Structured object records

┌────────

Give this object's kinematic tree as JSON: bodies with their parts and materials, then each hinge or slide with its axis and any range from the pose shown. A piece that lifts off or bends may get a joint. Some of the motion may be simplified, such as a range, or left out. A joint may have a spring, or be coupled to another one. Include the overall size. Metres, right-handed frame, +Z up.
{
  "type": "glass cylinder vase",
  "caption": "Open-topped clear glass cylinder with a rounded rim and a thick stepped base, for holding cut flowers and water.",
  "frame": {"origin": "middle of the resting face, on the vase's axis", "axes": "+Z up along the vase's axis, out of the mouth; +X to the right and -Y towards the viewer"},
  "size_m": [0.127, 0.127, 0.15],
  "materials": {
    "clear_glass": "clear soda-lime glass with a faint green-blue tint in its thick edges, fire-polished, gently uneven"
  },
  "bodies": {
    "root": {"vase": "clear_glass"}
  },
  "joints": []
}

└────────
┌────────

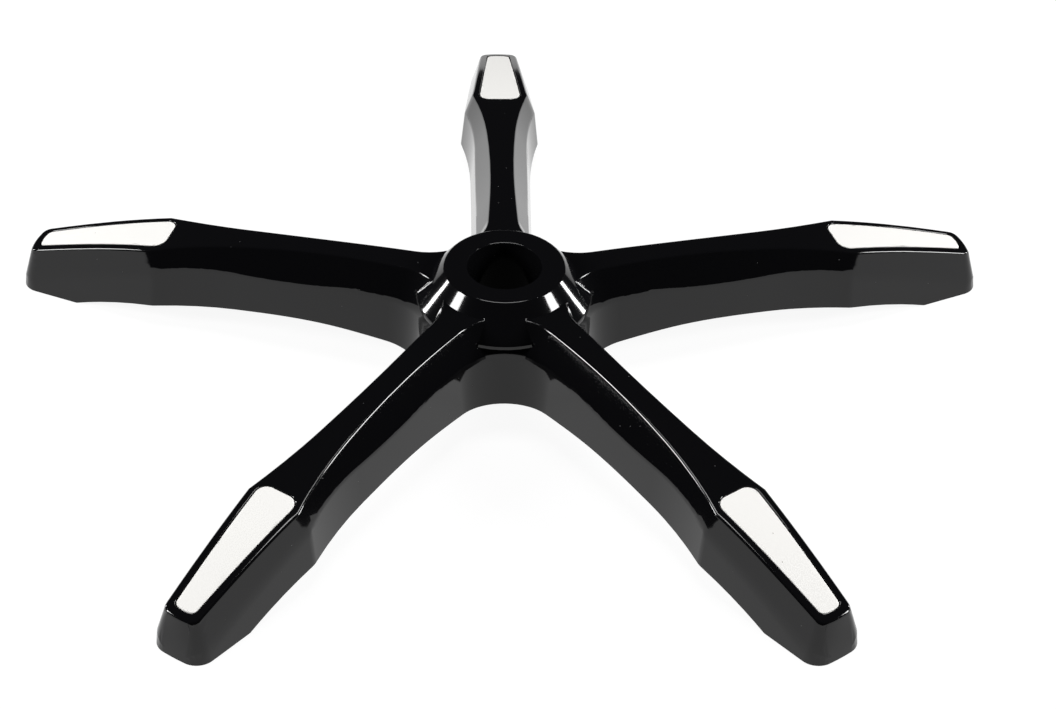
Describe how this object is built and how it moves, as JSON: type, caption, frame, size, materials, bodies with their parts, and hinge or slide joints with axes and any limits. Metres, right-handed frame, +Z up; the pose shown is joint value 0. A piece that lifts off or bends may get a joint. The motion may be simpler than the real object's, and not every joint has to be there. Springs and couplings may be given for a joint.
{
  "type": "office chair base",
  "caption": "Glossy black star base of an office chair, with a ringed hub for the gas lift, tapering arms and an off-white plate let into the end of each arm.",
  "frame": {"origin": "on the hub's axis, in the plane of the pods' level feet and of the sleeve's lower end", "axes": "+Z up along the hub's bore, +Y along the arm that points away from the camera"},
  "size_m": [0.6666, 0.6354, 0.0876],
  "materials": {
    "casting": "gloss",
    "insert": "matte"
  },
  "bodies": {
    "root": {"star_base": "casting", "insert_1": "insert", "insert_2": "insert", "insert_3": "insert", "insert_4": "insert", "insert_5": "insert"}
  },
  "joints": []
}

└────────

→ **What is required**
Locate all lines that include the word "type" and copy them out.

→ **Exercise answer**
  "type": "glass cylinder vase",
Describe how this object is built and how it moves, as JSON: type, caption, frame, size, materials, bodies with their parts, and hinge or slide joints with axes and any limits. Metres, right-handed frame, +Z up; the pose shown is joint value 0. A piece that lifts off or bends may get a joint. The motion may be simpler than the real object's, and not every joint has to be there. Springs and couplings may be given for a joint.
  "type": "office chair base",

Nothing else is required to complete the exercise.